Any of the output/BUR_NIR_combined_all_XXXX datasets in the UNFCCC_data repo (it's private but you should have access)

Right?

You got it (and whether that primary key is another dimension or something we add automatically doesn't really matter but was something that was a bit of mucking around to automate from memory).

If you use set_xindex() to add an index on the primary key, you can even select efficiently and easily on the sparse coordinates

That's cool. Maybe xarray has thought about this problem too and has an even better solution as that API didn't exist when we first wrote it I don't think and it seems quite specific to such handling...

This could honestly be a low-effort route that we can drop in with only 1 or 2 days of work and see how it works out in daily usage

Nice

So I played around a little with this while waiting for Excel things in ndcs land.

It works in principle, but there are definitely some things to work out still:

  • The auxiliary dimension has to remain visible as a coordinate, otherwise alignment will not work at all. Also it has to be a pandas MultiIndex if I understand things correctly.
  • This means we have to standardize the naming of the auxiliary dimension and allow it in the data format. Not difficult, but work to do.
  • This also needs special-casing in conversions to interchange format - hardly surprising, but still work to do.
  • Problematic is that for alignment during arithmetic and similar operations, the auxiliary dimension is used, not the coordinates defined on it. In practice that means combining multiple datasets which both have auxiliary dimensions has to be done with care to make sure the auxiliary dimensions are not overlapping. Maybe we can make a standard which works surprisingly often (something like encoding the values of the real coordinates into the auxiliary dimension) , but in general I fear there might be surprises. Sure, non-dimension coordinates are a standard thing in xarray, but I'm not sure if they are supported as well as proper dimension coordinates.
  • We also need to think a bit about the point when we define auxiliary coordinates - do it too early, and you have to re-define them when combining multiple datasets (see prior point). Do it too late and you are already wasting lots of memory before conversion.
  • A central API we would need to see if it can be made to work would be (da.pr.set)[https://primap2.readthedocs.io/en/stable/usage.html#Setting-data].
  • Stuff like da.pr.loc does not work yet, because it works on dimensions, not coordinates. Probably rather easy to fix.

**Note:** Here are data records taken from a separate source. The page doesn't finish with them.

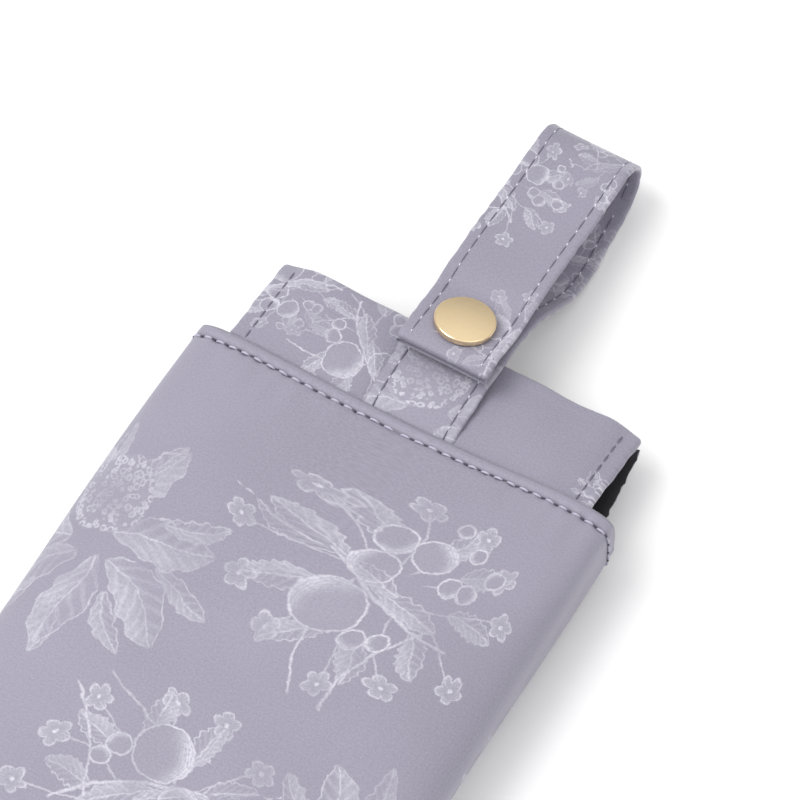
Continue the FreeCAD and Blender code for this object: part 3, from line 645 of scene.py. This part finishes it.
def metal(name, colour, rough, stretch):
    """Drawn or ground metal: fine marks stretched along the piece, faint dulling."""
    graph = Graph(name)
    place = graph.body_place(stretch)
    mark = graph.noise(place, 1500.0, 4.0, 0.6)
    dull = graph.noise(place, 60.0, 2.0)
    return graph.finish(graph.shades(dull, colour, 0.85, 1.0), rough + mark * 0.14, (0.12, 0.00005, mark),
                        Metallic=1.0)


spring_steel = metal("spring_steel_strip", linear(150, 152, 156), 0.3, (0.05, 1.0, 1.0))
placed(spring_strip("front_spring_bowed", front_band_height), spring_steel, "spring_steel", "mouth_front",
       "front_spring_strip")
placed(spring_strip("back_spring_bowed", back_band_height), spring_steel, "spring_steel", "case",
       "back_spring_strip")


# ---- Hanging strap ----
# Two-ply satin tape, topstitched near both edges, doubled back through its far bend and held
# to itself by the snap. The free end is folded under in a short hem.

STRAP_HALF = 10.15
STRAP_THICK = 0.65  # half the two plies' thickness
STRAP_STITCH = 3.9  # stitch pitch
STITCH_ACROSS = 7.9  # stitch lines either side of the strap's middle
CUP = 0.12  # the strap's middle stands this much above its edges
BEND_RADIUS = 7.5
BEND_AT = (69.5, 8.45)
SPLIT = -60  # the lower ply's piece ends here round the bend, in degrees
SNAP_LEAN = math.radians(4.5)
CAP_TIP = math.radians(12.0)  # the pulled flap tips the cap further over than the stud
SNAP_FOOT = (22.5, 15.9)
STACK = 4.6  # lower ply's middle to the flap's middle


def bend(first, last, count):
    """Places round the far bend between two angles in degrees."""
    turn = np.radians(np.linspace(first, last, count))
    return (np.stack([np.cos(turn), np.sin(turn)], -1) * BEND_RADIUS + BEND_AT).tolist()


def ply_height(ahead, level):
    """Height of a ply's straight run over the band, 'level' above the lower ply's middle."""
    shift = SNAP_FOOT[0] + math.sin(SNAP_LEAN) * level
    return SNAP_FOOT[1] + math.cos(SNAP_LEAN) * level - math.tan(SNAP_LEAN) * (ahead - shift)


def smooth_path(points, count):
    """A Catmull-Rom curve through the points, resampled evenly."""
    points = np.asarray(points, float)
    ends = np.concatenate([[2 * points[0] - points[1]], points, [2 * points[-1] - points[-2]]])
    t = np.linspace(0, 1, 24, endpoint=False)[:, None]
    parts = []
    for a, b, c, d in zip(ends, ends[1:], ends[2:], ends[3:]):
        parts.append(0.5 * (2 * b + (c - a) * t + (2 * a - 5 * b + 4 * c - d) * t ** 2
                            + (3 * b - a - 3 * c + d) * t ** 3))
    fine = np.concatenate(parts + [points[-1:]])
    run = np.concatenate([[0], np.cumsum(np.hypot(*np.diff(fine, axis=0).T))])
    even = np.linspace(0, run[-1], count)
    return np.stack([np.interp(even, run, fine[:, 0]), np.interp(even, run, fine[:, 1])], -1), even


lower_points = [(-2.6, 14.6), (0.3, 15.3), (3.0, 16.2), (7.5, 16.7)]
lower_points += [(a, ply_height(a, 0.0)) for a in (13.0, 20.0, 28.0)]
lower_points += [(36.0, 12.6), (42.0, 8.0), (48.0, 4.2), (55.0, 1.8), (62.0, 1.05)] + bend(-90, SPLIT, 4)
upper_points = bend(SPLIT, 90, 14) + [(62.0, 16.3), (55.0, 17.1), (48.0, 18.2), (41.0, 19.1)]
upper_points += [(a, ply_height(a, STACK)) for a in (33.0, 28.0, 22.0, 17.0, 13.5)]
hem_points = [(a, ply_height(a, STACK - 1.1)) for a in (13.5, 17.3)]


def flap_tip(ahead, across):
    """Height added to the flap round the snap: -slope * past * exp(-(past/9)^4 - (across/13)^4)."""
    past = ahead - SNAP_FOOT[0] - 0.4
    return -math.tan(CAP_TIP) * past * np.exp(-(past / 9.0) ** 4 - (across / 13.0) ** 4)


def strap_side(path, run, across, depth, flap):
    """A place on the tape: path point plus depth along its normal, with slack edges and sewn grooves."""
    step = np.gradient(path, axis=0)
    step = step / np.linalg.norm(step, axis=1, keepdims=True)
    normal = np.stack([-step[:, 1], step[:, 0]], -1)
    edge = smoothstep(7.2, STRAP_HALF, np.abs(across))
    phase = np.sign(across) * 1.1 + run[:, None]
    wave = 0.09 * np.sin(phase * 1.62) * (0.6 + 0.4 * np.sin(phase * 0.23)) + 0.10 * np.sin(phase * 0.41)
    cup = CUP * (1 - (across / STRAP_HALF) ** 2)
    groove = 0.13 * np.exp(-((np.abs(across) - STITCH_ACROSS) / 0.45) ** 2)
    groove = groove * (0.6 + 0.4 * np.cos(run[:, None] * 2 * math.pi / STRAP_STITCH))
    depth = depth * (1 - groove / STRAP_THICK) + wave * edge * 0.9 + cup
    ahead = path[:, :1] + normal[:, :1] * depth
    height = path[:, 1:] + normal[:, 1:] * depth + flap * flap_tip(ahead, across)
    side_wave = 0.07 * np.sin(phase * 1.57) * (0.5 + 0.5 * np.sin(phase * 0.19)) + 0.05 * np.sin(phase * 0.6)
    return across + np.sign(across) * side_wave * edge, ahead, height


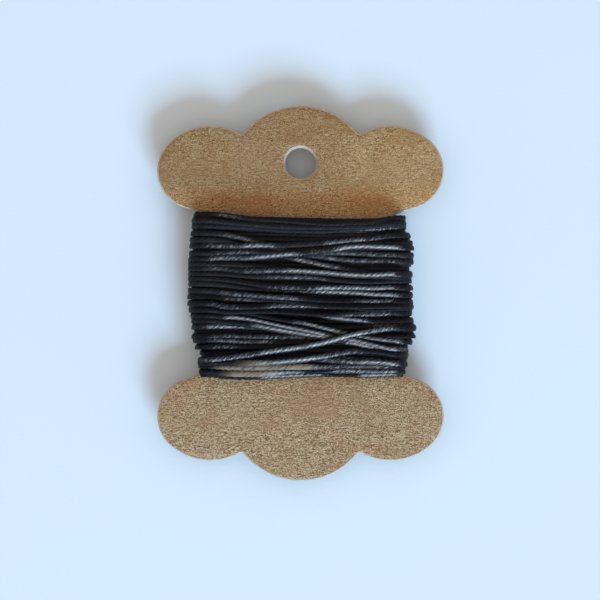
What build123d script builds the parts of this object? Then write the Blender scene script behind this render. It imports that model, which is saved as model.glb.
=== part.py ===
from build123d import *
import math
import os

os.makedirs("parts", exist_ok=True)

# Card bobbin wound with waxed thread, millimetres.
# Frame: the card lies flat in XY, the end with the hang hole points to +Y, the
# front face looks to +Z. The origin is under the middle of the card, on the
# flat of the back winding that the bobbin lies on (z = 0).

# ---- die-cut card -----------------------------------------------------------
card_half_length = 35.0        # tip of a middle lobe from the centre
card_half_width = 26.7         # outermost point of a side lobe from the centre
card_t = 0.8                   # board thickness
mid_lobe_r = 13.6              # round lobe in the middle of each end
side_lobe_r = 7.33             # main arc of each corner lobe
side_lobe_y = 22.95            # height of that arc's centre
shoulder_r = 11.4              # flatter arc between the corner lobe and the cusp
shoulder_from = 50.4           # where it takes over from the main arc, degrees
root_from = -73.0              # where the main arc runs out into the straight root
waist_half = 16.9              # half width of the waist that carries the thread
cusp_fillet = 0.5
waist_fillet = 1.2
hole_r = 3.0                   # hang hole
hole_y = 24.5

# ---- thread winding ---------------------------------------------------------
cord_d = 1.0                   # waxed thread
wind_build = 4.0               # build-up of the turns on each face of the card
wind_half_width = 21.0         # outermost turn on each side
wind_y0, wind_y1 = -16.2, 15.5 # spread of the turns along the card
wind_end_fillet = 1.6          # outer layers step back a little at both ends

card_z = wind_build            # back face of the card
wind_h = 2 * wind_build + card_t


def polar(cx, cy, r, deg):
    a = math.radians(deg)
    return (cx + r * math.cos(a), cy + r * math.sin(a))


def quarter():
    """Outline of one quarter, from the tip (0, half length) to the waist."""
    side_x = card_half_width - side_lobe_r
    mid_y = card_half_length - mid_lobe_r
    sh_x, sh_y = polar(side_x, side_lobe_y, side_lobe_r - shoulder_r, shoulder_from)
    # the cusp is where the middle lobe's circle crosses the shoulder's circle
    dx, dy = sh_x, sh_y - mid_y
    d = math.hypot(dx, dy)
    a = (mid_lobe_r ** 2 - shoulder_r ** 2 + d * d) / (2 * d)
    h = math.sqrt(mid_lobe_r ** 2 - a * a)
    cusp = (a * dx / d - h * dy / d, mid_y + a * dy / d + h * dx / d)
    if cusp[1] < mid_y:
        cusp = (a * dx / d + h * dy / d, mid_y + a * dy / d - h * dx / d)
    ang_mid = math.degrees(math.atan2(cusp[1] - mid_y, cusp[0]))
    ang_sh = math.degrees(math.atan2(cusp[1] - sh_y, cusp[0] - sh_x))
    tip = (0.0, card_half_length)
    t1 = polar(side_x, side_lobe_y, side_lobe_r, shoulder_from)
    t2 = polar(side_x, side_lobe_y, side_lobe_r, root_from)
    slope = math.tan(math.radians(90 + root_from))
    corner = (waist_half, t2[1] - (t2[0] - waist_half) * slope)
    segs = [
        ("arc", tip, polar(0, mid_y, mid_lobe_r, (90 + ang_mid) / 2), cusp),
        ("arc", cusp, polar(sh_x, sh_y, shoulder_r, (ang_sh + shoulder_from) / 2), t1),
        ("arc", t1, polar(side_x, side_lobe_y, side_lobe_r, (shoulder_from + root_from) / 2), t2),
        ("line", t2, corner),
        ("line", corner, (waist_half, 0.0)),
    ]
    return segs, cusp, corner


segs, cusp, corner = quarter()
edges = []
for sx, sy in ((1, 1), (1, -1), (-1, -1), (-1, 1)):
    for s in segs:
        pts = [(p[0] * sx, p[1] * sy) for p in s[1:]]
        if s[0] == "arc":
            edges.append(ThreePointArc(*pts))
        else:
            edges.append(Line(*pts))
outline = make_face(Wire(edges))
card = extrude(outline, card_t)


def near(e, pts):
    c = e.center()
    return any(math.hypot(c.X - x, c.Y - y) < 0.05 for x, y in pts)


quad = ((1, 1), (1, -1), (-1, -1), (-1, 1))
upright = card.edges().filter_by(Axis.Z)
card = fillet([e for e in upright if near(e, [(cusp[0] * i, cusp[1] * j) for i, j in quad])], cusp_fillet)
upright = card.edges().filter_by(Axis.Z)
card = fillet([e for e in upright if near(e, [(corner[0] * i, corner[1] * j) for i, j in quad])], waist_fillet)
card -= Pos(0, hole_y, card_t / 2) * Cylinder(hole_r, card_t * 3)
kraft_card = Pos(0, 0, card_z) * card

# Outer shape of the turns: flat on both faces, round where each turn goes over
# the edge of the waist, with the card taken out of it so that they meet face
# to face.
profile = Plane.XZ * Pos(0, wind_h / 2) * SlotOverall(2 * wind_half_width, wind_h)
winding = extrude(profile, wind_y1 - wind_y0)
winding = Pos(0, wind_y1 - winding.bounding_box().max.Y, 0) * winding
ends = [e for e in winding.edges() if abs(e.center().Y - wind_y0) < 0.01 or abs(e.center().Y - wind_y1) < 0.01]
winding = fillet(ends, wind_end_fillet)
thread_winding = winding - kraft_card

for name, shape in (("kraft_card", kraft_card), ("thread_winding", thread_winding)):
    solids = shape.solids()
    out = solids[0] if len(solids) == 1 else Compound(solids)
    export_step(out, f"parts/{name}.step")
    bb = out.bounding_box()
    print(name, "solids", len(solids), "volume %.1f" % out.volume,
          "box x %.2f..%.2f y %.2f..%.2f z %.2f..%.2f" % (bb.min.X, bb.max.X, bb.min.Y, bb.max.Y, bb.min.Z, bb.max.Z))
print("cusp", cusp, "waist corner", corner)
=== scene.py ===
import math
import bpy
import numpy as np
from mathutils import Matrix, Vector, geometry


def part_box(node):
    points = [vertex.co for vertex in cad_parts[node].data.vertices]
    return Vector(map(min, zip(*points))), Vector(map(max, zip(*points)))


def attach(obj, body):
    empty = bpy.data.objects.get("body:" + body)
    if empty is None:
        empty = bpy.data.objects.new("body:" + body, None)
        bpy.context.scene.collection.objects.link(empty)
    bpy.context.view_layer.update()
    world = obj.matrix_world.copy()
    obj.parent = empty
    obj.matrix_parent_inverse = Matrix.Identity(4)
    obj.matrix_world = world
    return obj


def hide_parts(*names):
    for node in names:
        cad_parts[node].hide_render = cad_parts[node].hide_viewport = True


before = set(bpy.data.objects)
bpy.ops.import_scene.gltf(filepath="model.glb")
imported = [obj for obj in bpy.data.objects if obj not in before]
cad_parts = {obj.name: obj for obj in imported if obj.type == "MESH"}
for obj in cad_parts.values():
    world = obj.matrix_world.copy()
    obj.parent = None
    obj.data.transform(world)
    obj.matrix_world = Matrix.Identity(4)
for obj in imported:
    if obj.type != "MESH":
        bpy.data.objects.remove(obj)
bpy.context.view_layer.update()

MM = 0.001
rng = np.random.RandomState(20881)

# =============================================================================
# Sizes read from the frame, in millimetres
# =============================================================================
card_lo, card_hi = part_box("kraft_card")
wind_lo, wind_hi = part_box("thread_winding")
CARD_Z0, CARD_Z1 = card_lo.z / MM, card_hi.z / MM
CARD_T = CARD_Z1 - CARD_Z0
ZC = 0.5 * (CARD_Z0 + CARD_Z1)
HALF_L = card_hi.y / MM
HALF_W = 26.7

# the same driving sizes as the CAD outline
MID_R, SIDE_R, SIDE_Y = 13.6, 7.33, 22.95
SHOULDER_R, SHOULDER_FROM, ROOT_FROM = 11.4, 50.4, -73.0
WAIST, CUSP_F, WAIST_F = 16.9, 0.5, 1.2
HOLE_R, HOLE_Y = 3.0, 24.5

CORD_D = 1.0          # waxed thread
PLY_PITCH = 3.3       # one full turn of the three plies


def new_obj(name, mesh, mats=()):
    ob = bpy.data.objects.new(name, mesh)
    bpy.context.scene.collection.objects.link(ob)
    for m in mats:
        mesh.materials.append(m)
    return ob


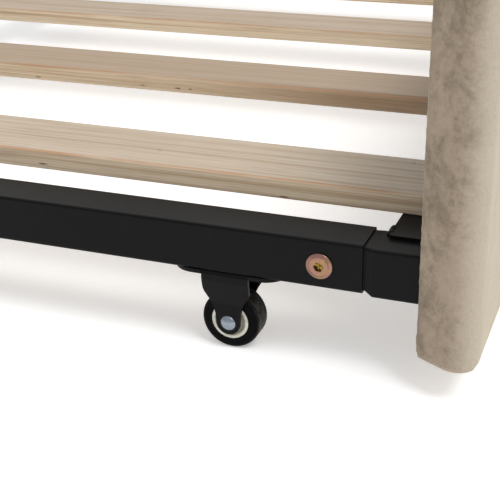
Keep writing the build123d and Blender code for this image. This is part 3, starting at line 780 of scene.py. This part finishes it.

The alignment of auxiliary coordinates between datasets is a critical point, because merging two datasets is currently the main memory intensive task.

Yes, it would be good to understand if the workflow is "200 country-specific dense datasets are combined in one step into one sparse dataset" or if we need to efficiently combine two sparse datasets. There will always be a compromise between alignment speed, memory usage, and merging speed. (e.g. if merging two sparse datasets just is "appending more rows" like it is in pandas long format, merging speed is good, memory usage is okay-ish and alignment speed is terrible).

Both example workflows are used already. And often there is both "appending" and alignment going on in one workflow (though usually in different steps, so one could convert back and forth between formats). But if usage starts to be a hassle because of converting back and forth it's also a problem.

Yeah, that just means we need to find a reasonable compromise, and can't optimize for alignment or merging alone. So, neither pandas long format is good for us (we knew that from our initial assessment of different data formats in 2020) nor dense xarray (we learned this the hard way after deciding data formats). And I hope we can find a solution where the user doesn't have to convert between data formats a lot.